A traumatic brain injury can make it seem as if time is literally standing still. Many of the 2.5 million people diagnosed with a TBI in the U.S. each year describe a sense of “depersonalization” or “derealization” that disrupts their sense of time – along with their memory, balance, sleep cycles, mood patterns, brain function, and more. Unfortunately, as a Florida brain injury lawyer can explain, that doesn’t always mean you’ll have more time to file a civil negligence claim for damages related to that injury.
Traumatic brain injury or “TBI” is a contributing factor in an estimated one-third of all injury-related deaths in the U.S. A 2012 study published in the Journal of Safety Research revealed the cost to society for care and lost productivity due to brain trauma is enormous: $76 billion annually. Not all TBI sufferers are permanently impacted, but the National Institutes of Health report an estimated 5.2 million people in this country are disabled due to their TBI.
Although we don’t know exactly how many TBI injuries are caused by another’s negligence, we do know a fair number of Florida litigants include TBI claims. A longitudinal study published in the journal Frontiers in Neurology found that approximately 40 percent of TBI victims in one city had filed a personal injury lawsuit related to their claim.

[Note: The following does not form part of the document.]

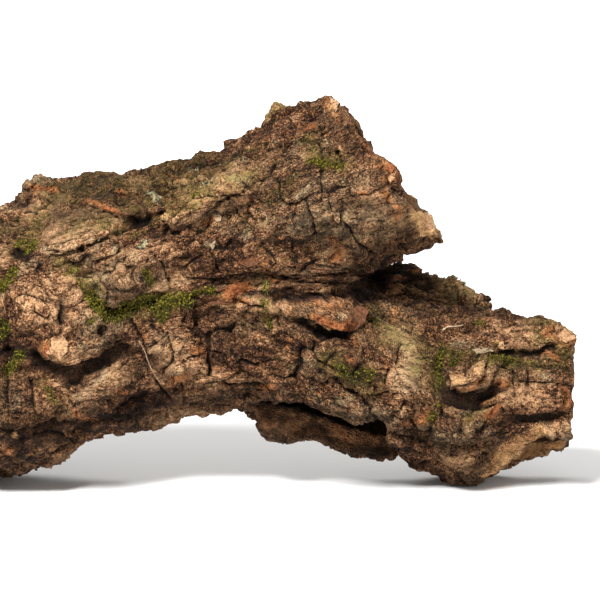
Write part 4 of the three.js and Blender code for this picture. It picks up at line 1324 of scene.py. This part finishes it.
def makeLitter(tree):
    for name, (radii, off, shade, text) in litter.items():
        path = pathOf(text)
        curve = bpy.data.curves.new(name, "CURVE")
        curve.dimensions = "3D"
        curve.bevel_depth = 0.001
        curve.bevel_resolution = 2
        curve.use_fill_caps = True
        line = curve.splines.new("NURBS")
        line.points.add(len(path) - 1)
        line.use_endpoint_u = True
        line.order_u = 3
        for index, (x, y) in enumerate(path):
            place = castAt(tree, x, y)
            place += Vector(backward) * off / 1000
            line.points[index].co = (*place, 1)
            share = index / (len(path) - 1)
            line.points[index].radius = radii[0] + (radii[1] - radii[0]) * share
        mesh = settled(linked("working", curve))
        mesh.materials.clear()
        showMesh(name, mesh, dryPlant(name, shade))
    print("litter:", len(litter), "pieces")


# A white studio: a wide floor, a broad light above the front, a weak fill, and a light on the
# floor behind.
studio = {
    "floor": "f6f5f3",
    "floorSize": 24,  # m
    "world": 0.38,
    "lights": {
        "key": {"place": (-0.45, -0.95, 1.3), "size": 0.5, "watts": 60},
        "fill": {"place": (1.3, -1.4, 0.6), "size": 1.2, "watts": 7},
        "backdrop": {"place": (0, 3.2, 2.6), "size": 3, "watts": 260, "aim": (0, 4.2, 0)},
    },
}


def makeStudio():
    shape = bmesh.new()
    bmesh.ops.create_grid(shape, x_segments=1, y_segments=1, size=studio["floorSize"] / 2)
    floor = linked("floor", meshOf(shape, "floor"))
    paper, _, _ = startMaterial("paper", {"Base Color": colour(studio["floor"]), "Roughness": 0.9})
    floor.data.materials.append(paper)

    world = bpy.data.worlds.new("studio")
    world.use_nodes = True
    sky = world.node_tree.nodes["Background"].inputs
    sky["Color"].default_value = (1, 1, 1, 1)
    sky["Strength"].default_value = studio["world"]
    bpy.context.scene.world = world
    for name, values in studio["lights"].items():
        light = bpy.data.lights.new(name, "AREA")
        light.size = values["size"]
        light.energy = values["watts"]
        place = Vector(values["place"])
        turnTo(linked(name, light), place, Vector(values.get("aim", aimPoint / 1000)) - place)
    bpy.context.scene.view_settings.view_transform = "Standard"


makeCamera()
bark = makeBark()
makeMoss(bark)
barkTree = treeOf(bark.data)
makeFlakes(barkTree)
makeLitter(barkTree)
makeStudio()

print("done")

A Florida brain injury lawyer can also tell you that many of the most common types of actionable injury claims involve head trauma: Car accidents, motorcycle accidents, bicycle accidents, pedestrian accidents, slip-and-falls, hotel and resort injuries, golf cart injuries, construction accidents, nursing home falls, medical malpractice claims, criminal assaults on business property, etc. Depending on how serious your injuries were and whether someone else was at-fault for what happened, it may be possible to take legal action against at-fault parties in civil court to recover damages for medical bills, lost wages, pain and suffering, and more.